Paul Hudak wrote:
In fact avoiding space leaks was one of the motivations for our moving to an arrow framework for FRP (now called Yampa). Arrows amount to a point-free coding style, although with "arrow syntax" the cumbersomeness of programming in that style is largely alleviated.
I think that's an entirely different thing. You changed representation of signal transformers from newtype SF a b = SF ([a] -> [b]) to data SF a b = SF (a -> (b, SF a b)) By enforcing a synchronous processing, you avoid leaking Signals. The latter cannot be isomorphic to a function type (Signal a -> Signal b) for an appropriate Signal, so this implies a point-free style as there is no way to hold stuff of type (Signal a) in variable bindings. This does not mean that there is no point-wise syntax for arrows, it just means that point-wiseness cannot be achieved via variables in the context of function application, i.e. via lambda abstraction.
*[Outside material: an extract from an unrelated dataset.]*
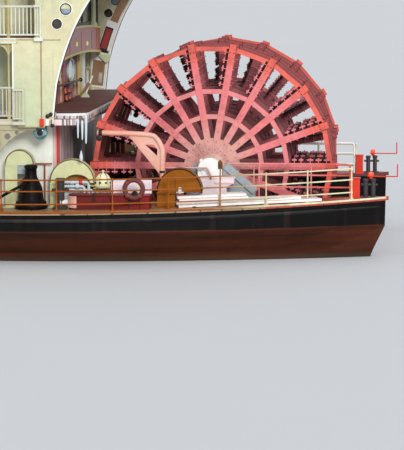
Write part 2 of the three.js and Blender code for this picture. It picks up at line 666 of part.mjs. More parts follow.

In fact, the main point about Arrows is not that they are an abstraction for computations but that they allow a point-wise syntactic sugar (which stems from their computational being, of course)! The optimization problem here uses (almost) one and the same representation (pure (a -> b), sometimes packed in (a -> IO b)) and point-free turns out to be space friendlier than point-wise. That's very puzzling and i think ghc -O2 should eliminate this. Regards, afpelmus PS: IMHO the semantics of (SF a b) need a real cleanup. (Time -> a) -> (Time -> b) is too crude, because these map transformers even cannot be made an instance of ArrowChoice. Also, Dirac-like peaks (that is Events) do not fit in.